The contest was open to all outdoor floral displays visible from the Northwestern tracks.  Five judges from the Industrial Club had been riding around in a special train to inspect the entries.  The winners were announced on July 23, 1910.

Northwestern did not skimp on the prizes.  First place in any of six categories was worth $50, over $1200 in today’s money.  Cash was awarded for backyard gardens, window boxes, and porch displays.

No one was surprised that one of the awards went to Mathias Overton of 3649 North Sheffield Avenue—he had taken the grand prize in the Tribune‘s contest.  The most startled winner was Mrs. J.P. Hutchinson of 5430 North Winthrop Avenue.

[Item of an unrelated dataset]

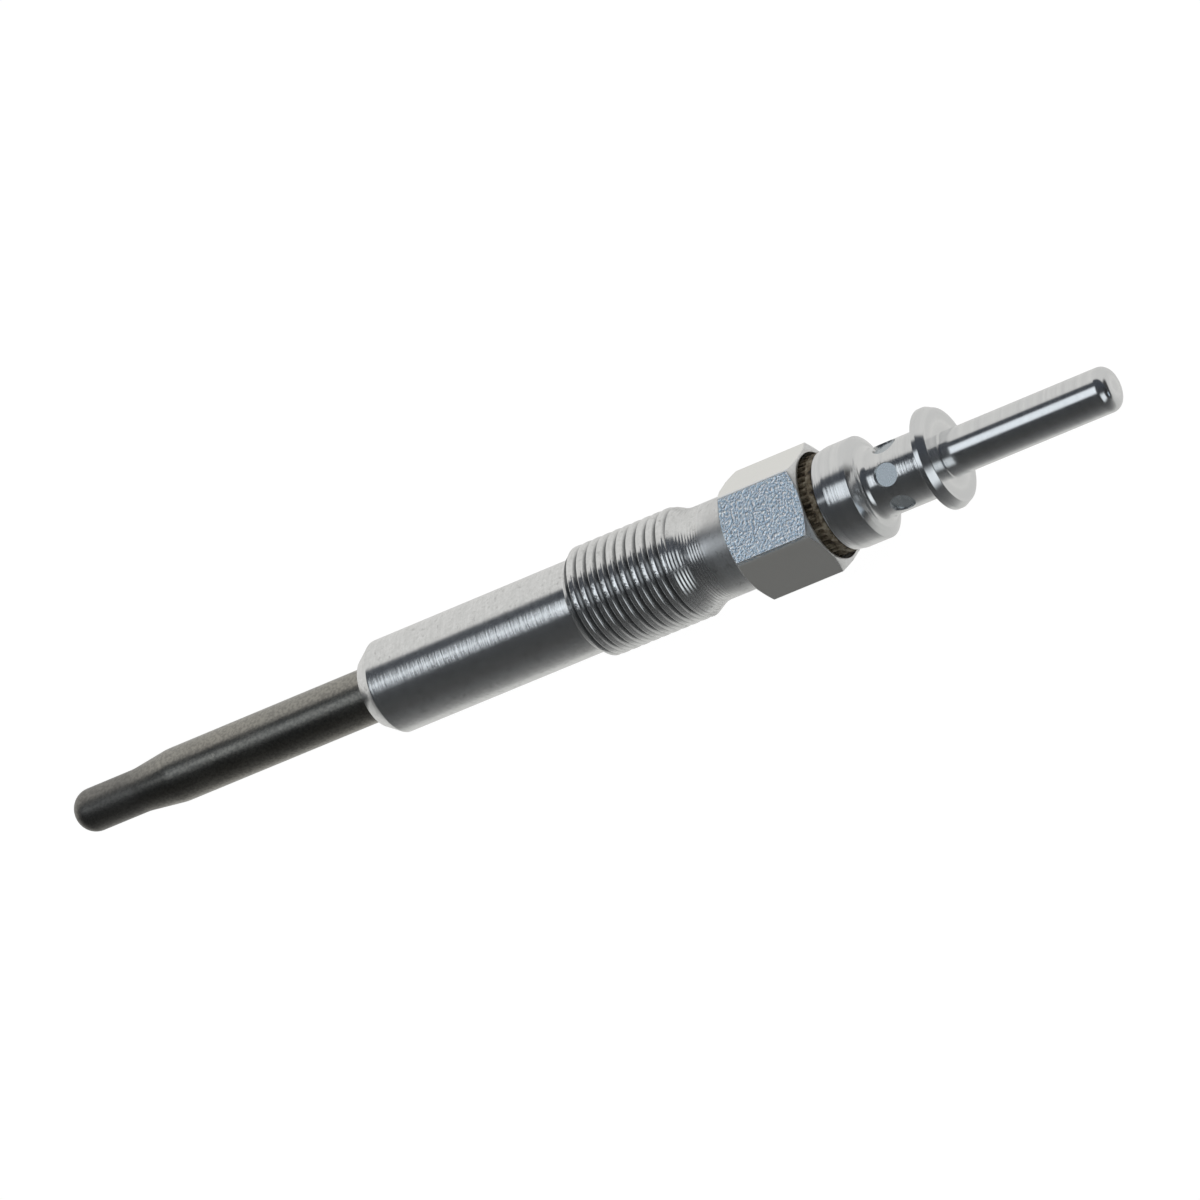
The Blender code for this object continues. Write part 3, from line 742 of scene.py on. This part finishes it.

“I entered my garden as a joke on my husband,” Mrs. Hutchinson said.  “He told me what I thought was pretty no one else would think was pretty, and that it was foolish to enter.”  Then she added, “Just think how I can laugh at my husband now!”

Another delighted winner was Reverend Paul Roberts of St. Joseph Catholic Church at 1107 North Orleans Street.  His garden, located behind the church, was an arrangement of geraniums, pansies, Zanzibar beans, and other plants, surrounded by neatly-trimmed hedges.  “I had no idea of winning a prize,” he said.  “I’ve always been interested in plant life, and spend all my spare time tending the garden.”

The Tribune called the 1910 floral contest “The ‘L’ Beauty Show.”  Maybe it’s time for CTA to sponsor a revival.